Brazilian real estate is showing some promise for 2010. While the United States and Europe continue to face tight credit markets and declining real estate values, Brazil is emerging as a sound long-term investment opportunity.
The reason behind this is the overall stabilization of Brazil’s economy. After a long period of instability marked by soaring inflation Brazil took a step back and put into place more stringent fiscal policies to ensure that, moving forward, it would be able to grow and prosper regardless of outside influences. That this is working is evidenced by its low rate of inflation—less than 5 percent in 20091—and the fact that the recent credit crisis had little impact on Brazil. The country is in a good position for growth at a time when many more developed regions are still trying to recover.

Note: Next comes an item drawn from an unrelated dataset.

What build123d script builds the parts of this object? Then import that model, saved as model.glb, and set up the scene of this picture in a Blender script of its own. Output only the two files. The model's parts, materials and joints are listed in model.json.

Brazil’s increasing population, and its need for both residential and retail space, will act as a catalyst for significant growth. A Pricewaterhouse Coopers’ report recently noted that the growing Brazilian population, specifically the middle class, has increased the need for more housing. This coupled with the lack of retail shopping space will ultimately lead to an increase in development in these much needed areas.2
Another area where Brazil’s growing economy has created new demand is office space.3 Here, too, the growing need for expansion will create opportunities for developers and, in turn, investors.
Many indicators point to Brazil as a bright light among a more dreary global real estate outlook. Although it is still early in the year, BHA anticipates Brazil is a country that will attract investor interest.
1, 2 Pricewaterhouse Coopers, “Emerging Trends in Real Estate 2010.”
3 Business Monitor International, “Brazil Real Estate Report Q3 2009.”